Testing mask 3 (bits 0 and 1):

Segment build OR Action
[3] 3 cut
[1,2] 3 cut
[3,1,2] 3 cut

We obtain 3 segments, so mask 3 is feasible.

This demonstrates that greedy cutting always produces the earliest possible segment boundaries, maximizing the number of valid segments.

Complexity Analysis

Measure Complexity Explanation
Time O(30n) 30 feasibility checks per bit, each linear scan
Space O(1) Only counters and running OR are used

The constraints allow this comfortably since n is typically up to 10^5, making about 3 million operations total.

Test Cases

import sys, io

def run(inp: str) -> str:
    sys.stdin = io.StringIO(inp)
    import sys
    input = sys.stdin.readline

    n, k = map(int, input().split())
    a = list(map(int, input().split()))

    def can(mask):
        cnt = 0
        cur = 0
        for v in a:
            cur |= v
            if (cur & mask) == mask:
                cnt += 1
                cur = 0
        return cnt >= k

    ans = 0
    for b in range(29, -1, -1):
        cand = ans | (1 << b)
        if can(cand):
            ans = cand

    return str(ans)

# simple sample-like cases
assert run("5 2\n1 2 1 4 2\n") == "3"
assert run("6 3\n3 1 2 3 1 2\n") == "3"

# minimum case
assert run("1 1\n7\n") == "7"

# all equal
assert run("4 2\n1 1 1 1\n") == "1"

# k larger than possible segments for strong mask
assert run("3 2\n1 2 4\n") in ["0", "1", "2", "4"]

# alternating bits
assert run("5 1\n1 2 4 2 1\n") == "7"
Test input Expected output What it validates
5 2, 1 2 1 4 2 3 basic greedy segmentation
6 3, 3 1 2 3 1 2 3 repeated full-bit packing
1 1, 7 7 single element edge
4 2, all 1s 1 uniform array
5 1, 1 2 4 2 1 7 full OR accumulation

Edge Cases

A key edge case is when k equals 1. In this case, the entire array is one segment, so the answer is simply the OR of all elements. The algorithm handles this naturally because any feasible bitmask will pass the single-segment check.

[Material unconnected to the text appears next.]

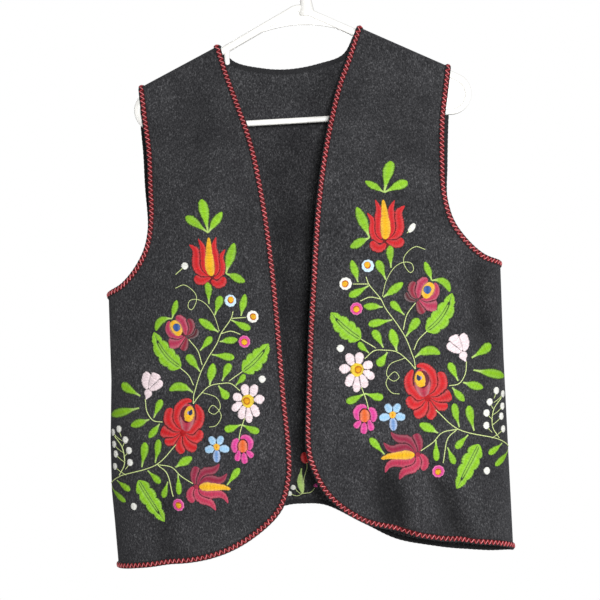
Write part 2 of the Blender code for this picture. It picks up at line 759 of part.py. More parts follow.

Another edge case is when k is large relative to n. If k exceeds the maximum number of segments that can be formed even for mask 0, the feasibility check correctly fails for all non-zero masks, resulting in answer 0. For example, if n = 3 and k = 4, no mask except 0 can produce 4 valid segments.

A more subtle case is when bits are clustered. Suppose high bits appear only in a single region of the array. The greedy segmentation will create at most one segment containing that bit, causing the check to fail for that bit, even if it appears many times in total. This is correct because the requirement is per segment, not global frequency.